The Berkeley freshmen landed three weeks ago and Durant is their night market. Here there are a couple dozen quick service restaurants enclosing a narrow artless courtyard packed with benches and tables, all pockmarked wood and pebbly concrete. Students fill every available surface. I, carrying past traumas of scarce menus and lengthy waits, ordered ahead. Mistake. It’s obvious that here you should order with your nose.

I walk. up to IB’s, wait for them to holler, and receive my bag of burger. As I walk over to find a seat, I’m already salivating from the swirling melange of aromas: dim sum, Indian, ramen, tacos, and donuts light up my nostrils  against a base fragrance of kitchen steam. It is sensual and confusing. The stage set, I eat.

This burger is America.

The bun is broad and unnaturally springy. It’s too big. There are no sesame seeds, just an honest pad of lightly toasted, slightly yellow bread. It’s chewy, but has a touch of styrofoam crunch. I don’t mind it. It’s a strong foundation physically, and its main job is not to steal the show but to hold its contents through thick and thin (in this case, solely thick).

The innards are generous and familiar. The beef is serviceable: pepper specks play counterpoint against medium-sharp cheddar, supporting an impressive amount of smoke in the thick cut bacon. The bacon is a little lean, firm on the tooth but not too tough. The overall experience is a well-unified umami. 

All this meat rests on an underlayment of onion, very thinly cut tomatoes, and a generous bed of shredded lettuce. Here IB’s strengths as a cheesesteak shop shine through. This is classic burger architecture reimagined in the cheesesteak tradition: the vegetables comprise a broad, coherent base, their even layering adding structural strength to the already-resilient bun. More importantly, their flavors are thoroughly wedded to the meat with hot plate grease. The juice of a hundred cuts and patties surround and bind the burger into well-balanced flavor continuum, supporting and celebrating the beef without compromising the crisp bite of the vegetable layer. 

Halfway through the burger the raw onion becomes too assertive for me, so I flip it.

I now expect stronger notes of IB’s “burger sauce,” but smoky bacon beefiness is still front and center. Again I find myself putting myself in a cheesesteaker’s shoes, confronting the sauce and thinking, No! This is not why we’re here. Contrast that with the burgerman’s come-from, the archetypal cookout that is every 4th of July: a jumble of ingredients fresh off the cutting board thrown onto a grill-marked patty. On a burger like that, you need a hearty helping of bottlesquirt condiments to make things work. Establishments like Five Guys, In N Out, and McDonalds have all built on that bottlesquirt tradition, creating strong sauces to elevate and differentiate their burgers.

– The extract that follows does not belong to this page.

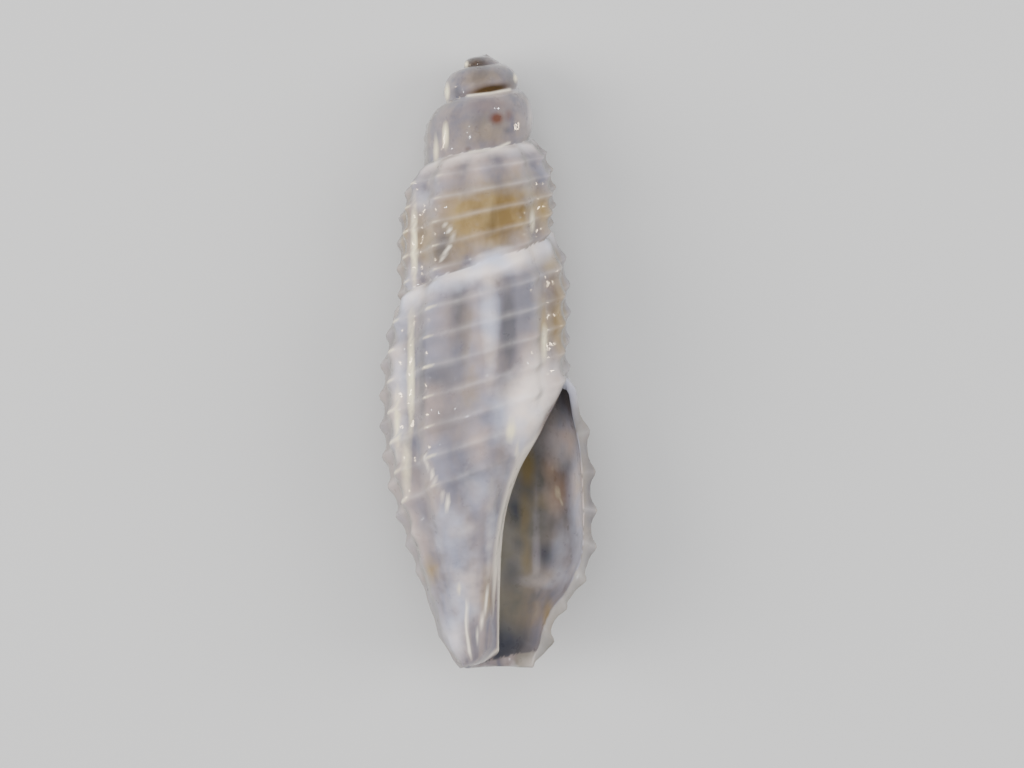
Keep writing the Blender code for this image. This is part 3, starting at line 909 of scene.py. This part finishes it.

Not so IB. IB has long understood the two-part secret of a good cheesesteak: a happy marriage between cheese and steak. Toppings have their place, and they do help balance and mediate the relationship of these twin columns of taste, but toppings and condiments must never dominate. So too IB’s burger sauce. As anonymous in taste as it is in name, it subtly helps us to make sense of meat and cheese, keeping each centered and connected to the other. It lets us see meat and cheese at their best: big, a little messy, but magnanimous and earnest. 

Without the support of their topping and sauce community, meat and cheese might still be together, but their jokes would feel cruel, their smiles strained. It’s only by virtue of every part in balance, expertly set through the casual and infinite iteration of line cooks burgerflips as learned by from their forecooks before them, that this bacon burger achieves it’s full purpose. It is neither revelatory nor profound. But it is big, it is here, and it is a pretty good burger.